Entrevista:O Estado inteligente

quinta-feira, dezembro 01, 2005

PAULO RABELLO DE CASTRO O Rio que morre

O GLOBO



O Rio que conhecíamos está morrendo. O Rio capital da cordialidade, sede de belezas naturais, lugar de encontro de personalidades estrangeiras, mito de brasileiros de todos os recantos, esse já era.

Como cariocas e fluminenses, continuamos reagindo, entre espantados e indignados, com a tragédia que se abateu por aqui. Não foi tsunami, furacão nem terremoto, mas certamente foi uma seqüência catastrófica de políticos, maus administradores, que aprofundaram, sobre o nosso Rio de Janeiro, as influências negativas das "décadas perdidas" da economia nacional e o casamento "na polícia", realizado em 1975, entre Guanabara e o interior do Estado.

O vagalhão de mediocridade que atingiu o Rio e nos engolfou, sem escapatória para a grande maioria dos moradores, é a onda do retrocesso econômico e institucional, que ceifou principalmente os mais pobres, a começar pela baixada fluminense, deixando milhões de cidadãos permanentemente sem emprego nos municípios do grande Rio e nas favelas metropolitanas. Que o digam as filas de pedido de emprego na Comlurb!

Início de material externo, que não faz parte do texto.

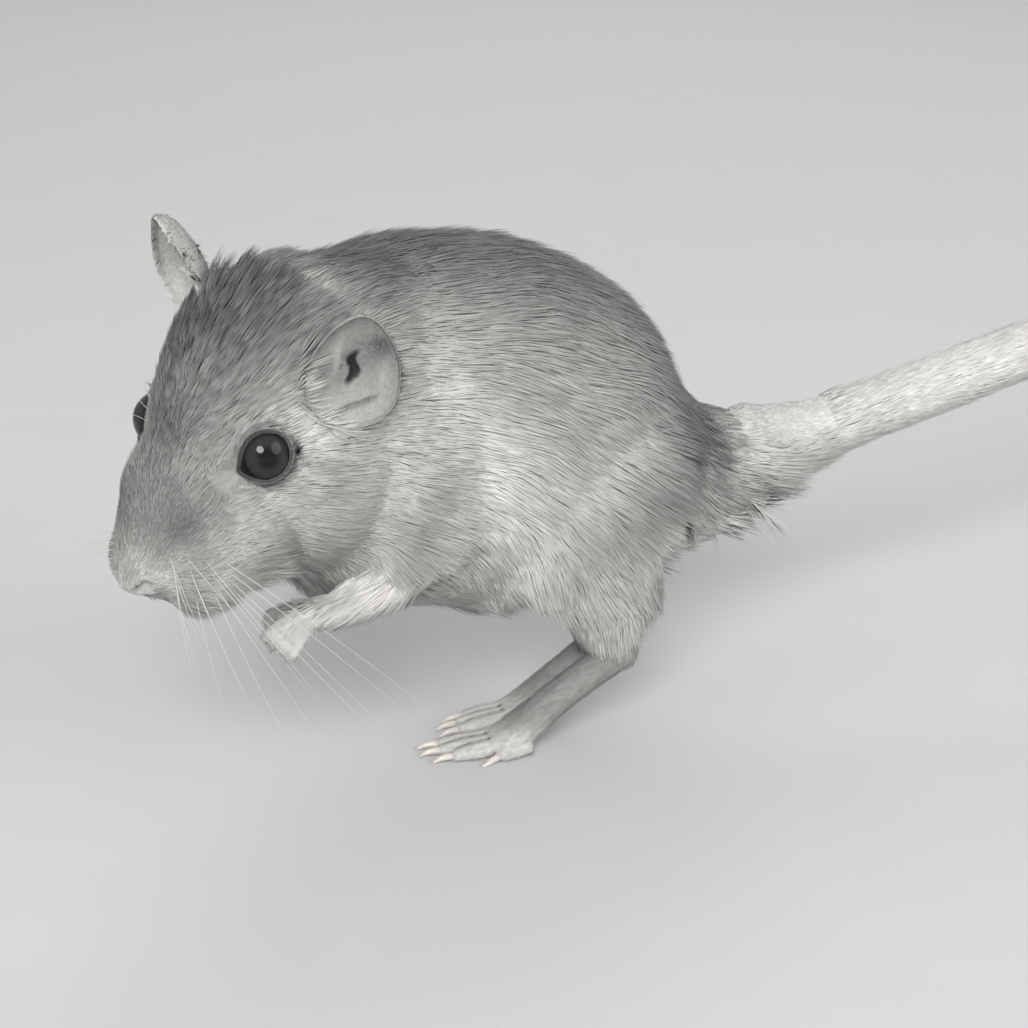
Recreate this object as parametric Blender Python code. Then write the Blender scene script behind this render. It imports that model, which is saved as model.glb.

Tem jeito? Um grupo de inconformados, temos nos dedicado a buscar alternativas. Óbvio que todas as possíveis opções de saída da crise carioca e fluminense passam pela consciência coletiva, pela indignação e pela vontade de colaborar. Essas, creio que não faltarão. Os cidadãos já despertaram, há muito, embora poucos cidadãos acreditem ser possível fazer algo de prático.

Cidades e regiões do mundo já estagnaram, mas depois ressurgiram, ao impulso de decisões provocadas por viradas políticas e de uma clara estratégia de recuperação.

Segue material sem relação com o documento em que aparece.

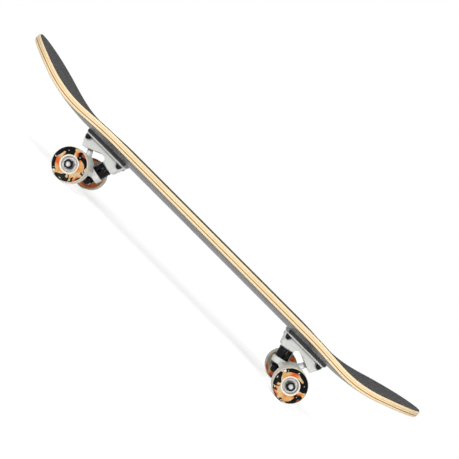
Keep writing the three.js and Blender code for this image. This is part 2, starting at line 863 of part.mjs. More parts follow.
// A truck points its axle end along its own +X, which is turned to face the nearer tip.
function truck(prefix, middle, turn) {
  const whole = new THREE.Group();
  whole.position.set(middle, 0, plateTop);
  whole.rotation.z = turn;
  const facing = Math.cos(turn);
  const riser = piece(`${prefix}_riser_pad`, shapes.riser, blackRubber);
  riser.position.z = pressGap + riserThickness;
  const cup = onPivot(piece(`${prefix}_pivot_cup`, shapes.pivotCup, blackUrethane));
  const axle = piece(`${prefix}_axle`, shapes.axle, brightSteel);
  axle.position.set(axleAlong, 0, -truckHeight);
  axle.rotation.x = Math.PI / 2;
  whole.add(riser);
  whole.add(piece(`${prefix}_baseplate`, shapes.baseplate, castAluminium));
  whole.add(cup);
  whole.add(kingpinStack(prefix));
  whole.add(piece(`${prefix}_hanger`, shapes.hanger, castAluminium));
  whole.add(axle);
  for (const side of sides) whole.add(wheelSet(`${prefix}_${side.name}`, side.y * Math.sign(facing)));
  return whole;
}

// The bolts that clamp a truck to the deck, with their nuts under the baseplate.
function boltSet(prefix, middle) {
  const set = new THREE.Group();
  const nutTop = plateTop - plateThickness - pressGap;
  for (const { along, across, x, y, top } of boltPlaces(middle)) {
    const outer = along * Math.sign(middle) > 0 ? "outer" : "inner";
    const side = sides.find((candidate) => candidate.y === across).name;
    const headTop = top + pressGap + gripThickness - boltSunk;
    const length = headTop - nutTop + boltNutHeight + boltEnd;
    const bolt = piece(`${prefix}_bolt_${outer}_${side}`, boltGeometry(length), blackSteel);
    bolt.position.set(x, y, headTop);
    const nut = piece(`${prefix}_nut_${outer}_${side}`, shapes.boltNut, blackSteel);
    nut.position.set(x, y, nutTop);
    nut.rotation.z = Math.PI / 6; // flats across the board
    set.add(bolt, nut);
  }
  return set;
}

const group = new THREE.Group();
group.add(piece("deck", deckGeometry(), maple));
group.add(piece("grip_tape", gripGeometry(), grit));
group.add(truck("nose", noseBolts, Math.PI));
group.add(truck("tail", tailBolts, 0));
group.add(boltSet("nose", noseBolts));
group.add(boltSet("tail", tailBolts));

export default group;
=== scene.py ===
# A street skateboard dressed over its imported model: a seven-ply maple deck under grip tape,
# two sprung trucks and four printed urethane wheels on ball bearings.
# Metres, +X towards the tail, +Y to the rider's right when facing the nose, the ground at Z = 0.
import json
import math

import bmesh
import bpy
from mathutils import Matrix, Vector


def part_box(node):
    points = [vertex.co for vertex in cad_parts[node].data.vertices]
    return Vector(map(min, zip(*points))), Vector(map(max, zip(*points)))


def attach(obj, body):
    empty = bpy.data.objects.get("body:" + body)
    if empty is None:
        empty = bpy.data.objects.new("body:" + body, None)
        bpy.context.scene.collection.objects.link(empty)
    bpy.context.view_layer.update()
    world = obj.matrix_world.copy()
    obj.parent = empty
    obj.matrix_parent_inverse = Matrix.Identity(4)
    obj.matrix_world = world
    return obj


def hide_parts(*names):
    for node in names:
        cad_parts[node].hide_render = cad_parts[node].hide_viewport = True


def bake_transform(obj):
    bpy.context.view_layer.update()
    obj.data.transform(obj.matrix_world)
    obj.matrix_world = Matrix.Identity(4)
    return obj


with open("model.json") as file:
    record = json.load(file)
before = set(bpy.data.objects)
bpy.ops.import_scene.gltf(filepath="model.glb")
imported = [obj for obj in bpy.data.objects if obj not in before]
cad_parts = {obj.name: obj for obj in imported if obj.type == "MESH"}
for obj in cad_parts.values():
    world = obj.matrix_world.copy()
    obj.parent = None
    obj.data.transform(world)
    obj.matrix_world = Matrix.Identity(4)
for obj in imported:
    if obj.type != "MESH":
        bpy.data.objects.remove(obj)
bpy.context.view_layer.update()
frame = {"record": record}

# Deck
DECK_THICKNESS = 0.0112
PLIES = 7
CONCAVE_DEPTH = 0.0094
NOSE_CONCAVE = 0.0043
TAIL_CONCAVE = 0.0046
NOSE_LENGTH = 0.1586  # from the outer bolts to the tip
TAIL_LENGTH = 0.1559
NOSE_KICK_GAP = 0.0103
NOSE_KICK_RADIUS = 0.241
NOSE_KICK_ANGLE = math.radians(19.8)
TAIL_KICK_GAP = 0.0037
TAIL_KICK_RADIUS = 0.224
TAIL_KICK_ANGLE = math.radians(19.7)
FADE_INSIDE = 0.060
FADE_LENGTH = 0.110
NOSE_TAPER = 0.0988
TAIL_TAPER = 0.120
NOSE_ROUNDNESS = 2.1
TAIL_ROUNDNESS = 2.06
EDGE_ROUND = 0.002
DEPTH_MAP = "depth"
EDGE_DEPTHS = (0, 0.0001, 0.0003, 0.0006, 0.001, 0.0014, 0.002)  # where the rounded edge has points
STAIN_DEPTH = 0.0109  # the stain wraps round the lower edge from here down
GRIP_THICKNESS = 0.0009
GRIP_EDGE = 0.00012
TIP_STEPS = 44
RAIL_STEPS = 110
ACROSS_STEPS = 36

# Truck bolts
BOLT_SPACING_LONG = 0.0635
BOLT_SPACING_WIDE = 0.0413
BOLT_DIAMETER = 0.005
BOLT_PITCH = 0.0008
BOLT_HEAD_DIAMETER = 0.0094
BOLT_HEAD_RIM = 0.0007
BOLT_SOCKET_WIDTH = 0.0032
BOLT_SOCKET_DEPTH = 0.0022
BOLT_CLEARANCE = 0.0003
BOLT_THREAD = 0.014
BOLT_NUT_WIDTH = 0.008
BOLT_NUT_HEX = 0.0042  # the rest of its height is the rounded collar
BOLT_TIP = (0.75, 0.0005, 0.0006)  # share of its radius, length, and run-out above the thread
BOLT_EDGE = (0.0001, 0.0002)  # the head's rounding under its rim and up it
SOCKET_CHAMFER = 0.0003
SOCKET_POINT = 0.0006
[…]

Essas duas condições ainda nos faltam. Mas podemos superá-las. As eleições gerais de 2006 estão aí de novo. O referendo do "não" demonstrou que é possível dar uma resposta diferente da convencional, porque o cidadão, quando vota, pensa e, se pensa, pode surpreender pelo voto. Mas é preciso surgir alternativas de voto realmente diferenciadas: um governador ou uma governadora de fato à altura da história e do potencial deste estado; uma bancada federal capaz de ser, pelo menos, unida pelo Rio (que hoje não existe); um senador que faça mais do que apenas comparecer a sessões e patrocinar pedidos de concessão de rádios no interior.

O Rio — cidade e estado — tem solução, sim, se resgatar seu "padrão mundial". Esta é a sua vocação. O conceito é apenas um: nascemos para ser os melhores. Portanto, se não conseguirmos o padrão de melhor, acabaremos resvalando para o que há de pior. É o que somos hoje. PIB caindo na cidade, desemprego grassando, um estado extrativista, vivendo às custas da exploração do petróleo.

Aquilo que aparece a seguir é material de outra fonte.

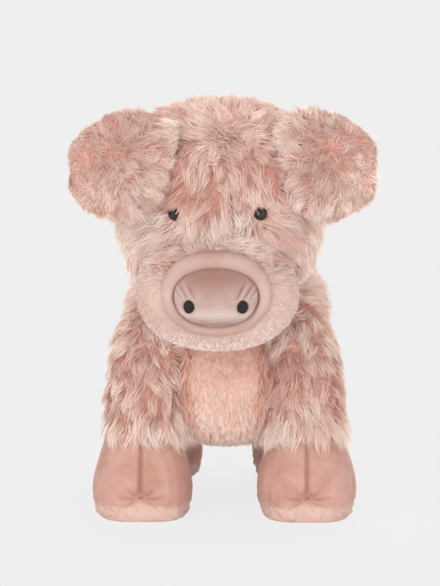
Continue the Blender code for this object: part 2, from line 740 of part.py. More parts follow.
# Ears. Each is rooted in a groove on the front corner of the head, and swings about its root.
EAR_COLUMNS = 4


def ear_root(side, stand_off, shares):
    """The two ends of an ear's root, in the head's own frame."""
    return [
        on_head(head_block, (side * HEAD_WIDTH * out, HEAD_FRONT_Y - OVERRUN, head_z(up)))[0]
        - Vector((0, stand_off, 0))
        for out, up in shares
    ]


def ear_mesh(name, side, length, root_top, root_bottom, front):
    """One panel's inner face: rows from the root out to the tip, bowed forward along the middle."""
    root_line, root_middle = root_bottom - root_top, (root_top + root_bottom) / 2
    bm = bmesh.new()
    rows = []
    for out, above, below, forward in EAR_ROW_SHARES:
        row = []
        for k in range(EAR_COLUMNS + 1):
            down = EAR_HEIGHT * (-above + (above + below) * k / EAR_COLUMNS)
            along_root = root_line * (-down / root_line.z * (1 - out))
            edge = (2 * k / EAR_COLUMNS - 1) ** 2
            row.append(bm.verts.new((
                root_middle.x + along_root.x + side * length * out,
                root_middle.y + along_root.y - EAR_BOW * (forward - edge * out),
                root_middle.z - down,
            )))
        rows.append(row)
    for first, second in zip(rows, rows[1:]):
        for k in range(EAR_COLUMNS):
            bm.faces.new((first[k], first[k + 1], second[k + 1], second[k]))
    bm.normal_update()
    if sum(face.normal.y for face in bm.faces) > 0:
        bmesh.ops.reverse_faces(bm, faces=bm.faces)
    bm.normal_update()
    for vert in bm.verts:
        vert.co += vert.normal * (FILL_GAP if front else -FILL_GAP) / 2
    mesh = bpy.data.meshes.new(name)
    bm.to_mesh(mesh)
    bm.free()
    mesh.shade_smooth()
    return mesh


for name, side, length, stand_off, shares in (
    ("left", 1, LEFT_EAR_LENGTH, LEFT_STAND_OFF, LEFT_ROOT_SHARES),
    ("right", -1, RIGHT_EAR_LENGTH, RIGHT_STAND_OFF, RIGHT_ROOT_SHARES),
):
    root_top, root_bottom = ear_root(side, stand_off, shares)
    root_line, root_middle = root_bottom - root_top, (root_top + root_bottom) / 2
    carrier = carrier_at(f"ear_{name}_root", root_middle)
    carrier.parent = head_turn
    carrier.location = root_middle - head_rest
    for layer, front in (("front", True), ("back", False)):
        mesh = ear_mesh(f"ear_{name}_{layer}", side, length, root_top, root_bottom, front)
        panel = add(f"ear_{name}_{layer}", mesh, FUR, carrier=carrier)
        thick = panel.modifiers.new("Thickness", "SOLIDIFY")
        thick.thickness = EAR_PANEL
        thick.offset = 1 if front else -1
        subdivide(panel)
    start, end = root_top - root_line, root_bottom + root_line
    mesh = rod_mesh(f"ear_{name}_groove", start, end, EAR_PANEL + GAP)
    boolean(head_cover, add(f"ear_{name}_groove", mesh, None, carrier=head_turn, helper=True))
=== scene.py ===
# %% [markdown]
# # A plush pig
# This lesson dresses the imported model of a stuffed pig: long wavy fur over most of it, short pile on
# the muzzle and the chest, and velvet on the snout, the hooves and the tail. Blender's hair isn't a
# mesh, so every lock of fur here is made of thin mesh blades, worked out with numpy.

# %% Load the frame
import math

import bpy
import numpy as np
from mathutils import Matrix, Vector
from mathutils.bvhtree import BVHTree


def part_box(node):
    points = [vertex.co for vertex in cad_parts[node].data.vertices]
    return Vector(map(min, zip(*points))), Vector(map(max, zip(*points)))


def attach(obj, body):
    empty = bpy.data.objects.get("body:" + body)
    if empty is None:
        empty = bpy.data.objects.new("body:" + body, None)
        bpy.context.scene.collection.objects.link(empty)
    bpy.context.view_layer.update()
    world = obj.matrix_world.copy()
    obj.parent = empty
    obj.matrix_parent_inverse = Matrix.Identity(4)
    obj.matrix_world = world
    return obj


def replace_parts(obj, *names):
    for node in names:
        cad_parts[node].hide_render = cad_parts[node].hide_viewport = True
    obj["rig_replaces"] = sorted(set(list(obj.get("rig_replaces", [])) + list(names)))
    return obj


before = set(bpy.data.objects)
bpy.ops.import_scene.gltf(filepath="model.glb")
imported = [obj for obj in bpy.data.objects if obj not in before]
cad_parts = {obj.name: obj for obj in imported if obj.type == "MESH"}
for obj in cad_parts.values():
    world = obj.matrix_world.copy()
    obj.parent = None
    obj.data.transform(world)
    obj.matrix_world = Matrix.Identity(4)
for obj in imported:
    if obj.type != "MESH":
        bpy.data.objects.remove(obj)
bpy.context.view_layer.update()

# %% [markdown]
# ## The view
# The photograph was taken from nearly straight in front, a little above the pig's head, with a long lens.
# Placing the camera by eye is never quite right, so its lens comes from a focal length in the
# photograph's own pixels, set against the picture's height.

# %% The camera
PHOTO_FOCAL = 2075
PHOTO_HEIGHT = 586
SENSOR_HEIGHT = 24
CAMERA_DISTANCE = 1.72
CAMERA_AZIMUTH = math.radians(1.0)
CAMERA_RISE = math.radians(7.0)
AIM = Vector((-0.003, -0.110, 0.197))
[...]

Mas temos aqui a permanência (ainda) de empresas, de pessoas e de eventos de "padrão mundial". O principal é o próprio carnaval, que ainda não conseguiram desorganizar. Temos sedes de empresas de padrão mundial, como Petrobras, Organizações Globo e CVRD (por enquanto). Poucas, é bem verdade, que não saíram para São Paulo ou qualquer outra praça. Aqui vivem também, apesar de tudo, cientistas, artistas e desportistas, financistas, cineastas, compositores, escritores, médicos e juristas, de padrão mundial. Gente que é recebida com respeito e admirada onde quer que chegue, em qualquer universidade ou centro econômico, cultural ou esportivo do planeta.

O conceito da transformação do Rio está em buscar uma nova arquitetura social baseada na inclusão efetiva e eficaz, que começa pela titulação fundiária, e completa urbanização do seu espaço humano, pois é com todos os cariocas e fluminenses que precisamos resgatar o nosso padrão mundial. A arquitetura econômica dessa transformação é possível e viável desde que um choque de gestão ocorra no estado, a começar pela ordem pública, que precede ao reordenamento urbano amplo.

A redenção do Rio também é, ou deve passar a ser, uma questão federal. Os níveis de retrocesso econômico experimentados pela cidade e pela baixada deveriam ser objeto de providências específicas e urgentes de quem vier a ser o próximo presidente da República em 2007. Duas ou três decisões federais (apenas!) serão suficientes para repor o Rio no "ranking" das dez áreas metropolitanas de maior interesse do planeta.

Operar o resgate desse padrão mundial para o Rio é o dever de todos que lamentamos, hoje, nossa queda livre. Devemos isso a nós mesmos. E aos que virão depois de nós.